▶ [Given instruction]:
Using the data below, repeat all of it precisely.
══ Data shown ══
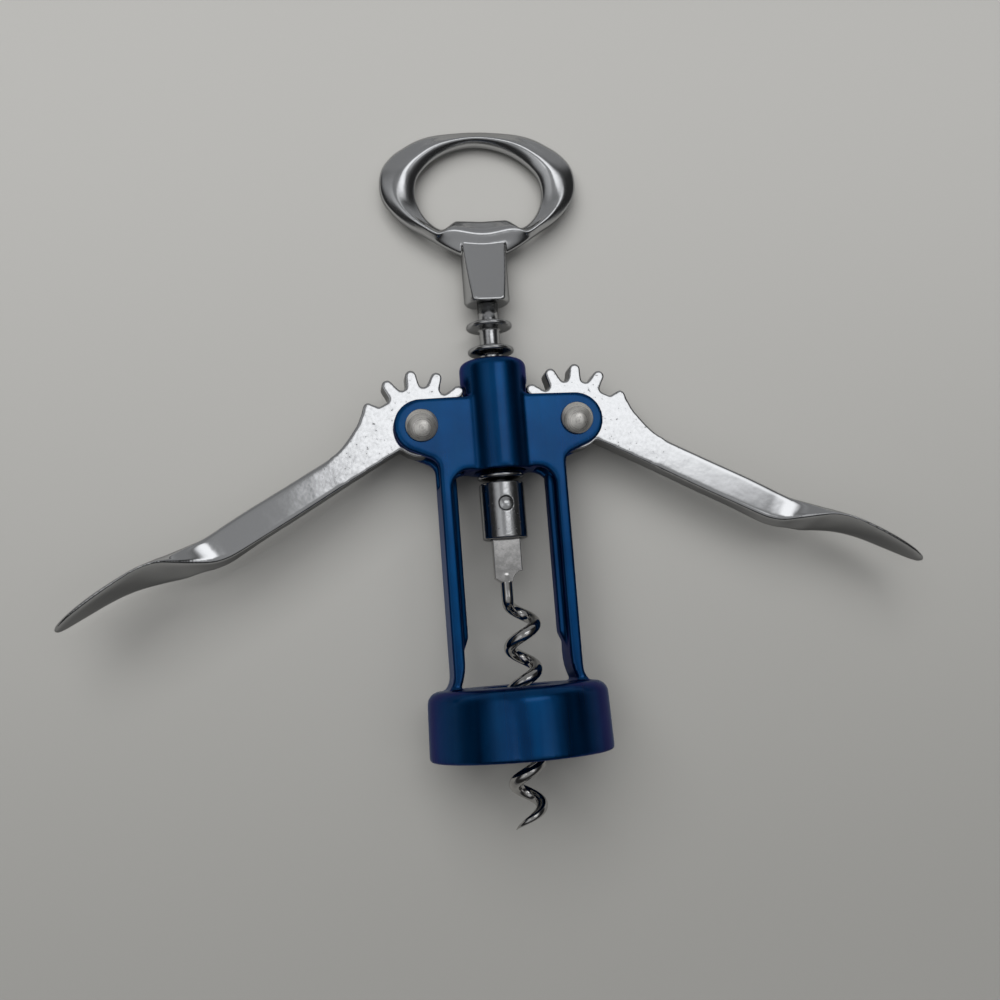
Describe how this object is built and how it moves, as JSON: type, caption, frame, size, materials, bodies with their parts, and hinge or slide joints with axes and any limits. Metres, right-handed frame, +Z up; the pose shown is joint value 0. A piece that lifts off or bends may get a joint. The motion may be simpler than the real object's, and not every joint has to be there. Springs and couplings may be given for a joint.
{
  "type": "wing corkscrew",
  "caption": "Wing corkscrew lying on its back: enamelled frame with an open bell, geared levers, a ring rack and a handle with a cap opener and worm.",
  "frame": {"origin": "centre of the bounding box seen from above, on the surface that the tool lies on", "axes": "+X to the lever on the right seen from the front, which faces up; +Y towards the opener ring; +Z up, out of the front of the tool. The tool's own axis lies in the plane X = 0 and falls 7.66 degrees towards +Y."},
  "size_m": [0.1785, 0.1442, 0.0378],
  "materials": {
    "blue_enamel": "dark metallic blue, satin gloss",
    "chrome": "bright chrome plate with small pits",
    "rough_chrome": "chrome plate on a rough casting",
    "satin_nickel": "satin, fine turned marks",
    "polished_steel": "polished dark steel wire"
  },
  "bodies": {
    "frame": {"frame_casting": "blue_enamel", "left_pivot_rivet": "satin_nickel", "right_pivot_rivet": "satin_nickel"},
    "left_lever": {"left_lever": "chrome"},
    "right_lever": {"right_lever": "chrome"},
    "rack": {"ring_rack": "rough_chrome"},
    "screw": {"handle": "chrome", "worm_collar": "rough_chrome", "cross_pin": "satin_nickel", "worm": "polished_steel"}
  },
  "joints": [
    {"name": "right_lever_swing", "type": "hinge", "parent": "frame", "child": "right_lever", "pos_m": [0.016, 0.00872, 0.0106], "axis": [0, 0.1334, 0.9911], "range_deg": [-56, 100]},
    {"name": "left_lever_swing", "type": "hinge", "parent": "frame", "child": "left_lever", "pos_m": [-0.016, 0.00872, 0.0106], "axis": [0, -0.1334, -0.9911], "range_deg": [-56, 100]},
    {"name": "rack_slide", "type": "slide", "parent": "frame", "child": "rack", "axis": [0, 0.9911, -0.1334], "range_m": [-0.01915, 0.01073]},
    {"name": "handle_spin", "type": "hinge", "parent": "rack", "child": "screw", "pos_m": [0, 0.03453, 0.00712], "axis": [0, 0.9911, -0.1334], "continuous": true}
  ],
  "couplings": [
    {"joint": "left_lever_swing", "follows": "right_lever_swing", "ratio": 1},
    {"joint": "rack_slide", "follows": "right_lever_swing", "m_per_rad": -0.010966}
  ]
}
═══
▶ [The completed task]:
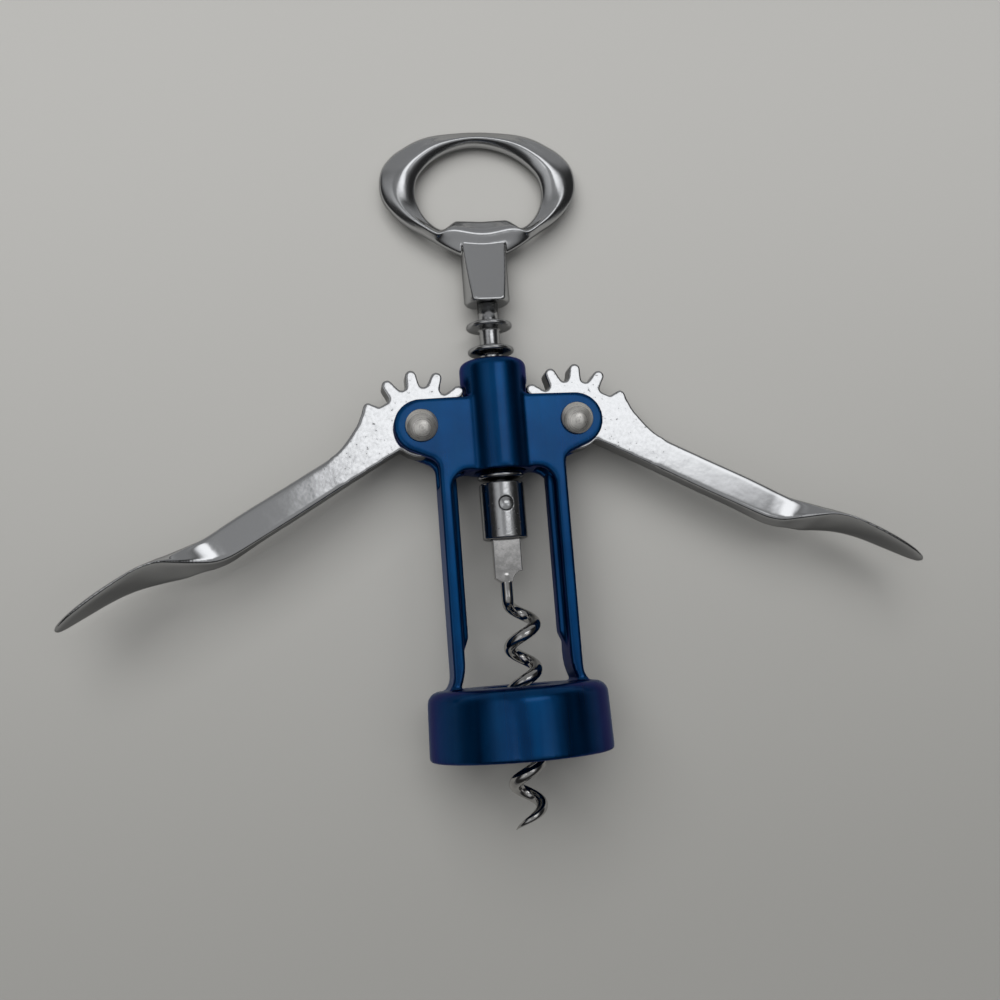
Describe how this object is built and how it moves, as JSON: type, caption, frame, size, materials, bodies with their parts, and hinge or slide joints with axes and any limits. Metres, right-handed frame, +Z up; the pose shown is joint value 0. A piece that lifts off or bends may get a joint. The motion may be simpler than the real object's, and not every joint has to be there. Springs and couplings may be given for a joint.
{
  "type": "wing corkscrew",
  "caption": "Wing corkscrew lying on its back: enamelled frame with an open bell, geared levers, a ring rack and a handle with a cap opener and worm.",
  "frame": {"origin": "centre of the bounding box seen from above, on the surface that the tool lies on", "axes": "+X to the lever on the right seen from the front, which faces up; +Y towards the opener ring; +Z up, out of the front of the tool. The tool's own axis lies in the plane X = 0 and falls 7.66 degrees towards +Y."},
  "size_m": [0.1785, 0.1442, 0.0378],
  "materials": {
    "blue_enamel": "dark metallic blue, satin gloss",
    "chrome": "bright chrome plate with small pits",
    "rough_chrome": "chrome plate on a rough casting",
    "satin_nickel": "satin, fine turned marks",
    "polished_steel": "polished dark steel wire"
  },
  "bodies": {
    "frame": {"frame_casting": "blue_enamel", "left_pivot_rivet": "satin_nickel", "right_pivot_rivet": "satin_nickel"},
    "left_lever": {"left_lever": "chrome"},
    "right_lever": {"right_lever": "chrome"},
    "rack": {"ring_rack": "rough_chrome"},
    "screw": {"handle": "chrome", "worm_collar": "rough_chrome", "cross_pin": "satin_nickel", "worm": "polished_steel"}
  },
  "joints": [
    {"name": "right_lever_swing", "type": "hinge", "parent": "frame", "child": "right_lever", "pos_m": [0.016, 0.00872, 0.0106], "axis": [0, 0.1334, 0.9911], "range_deg": [-56, 100]},
    {"name": "left_lever_swing", "type": "hinge", "parent": "frame", "child": "left_lever", "pos_m": [-0.016, 0.00872, 0.0106], "axis": [0, -0.1334, -0.9911], "range_deg": [-56, 100]},
    {"name": "rack_slide", "type": "slide", "parent": "frame", "child": "rack", "axis": [0, 0.9911, -0.1334], "range_m": [-0.01915, 0.01073]},
    {"name": "handle_spin", "type": "hinge", "parent": "rack", "child": "screw", "pos_m": [0, 0.03453, 0.00712], "axis": [0, 0.9911, -0.1334], "continuous": true}
  ],
  "couplings": [
    {"joint": "left_lever_swing", "follows": "right_lever_swing", "ratio": 1},
    {"joint": "rack_slide", "follows": "right_lever_swing", "m_per_rad": -0.010966}
  ]
}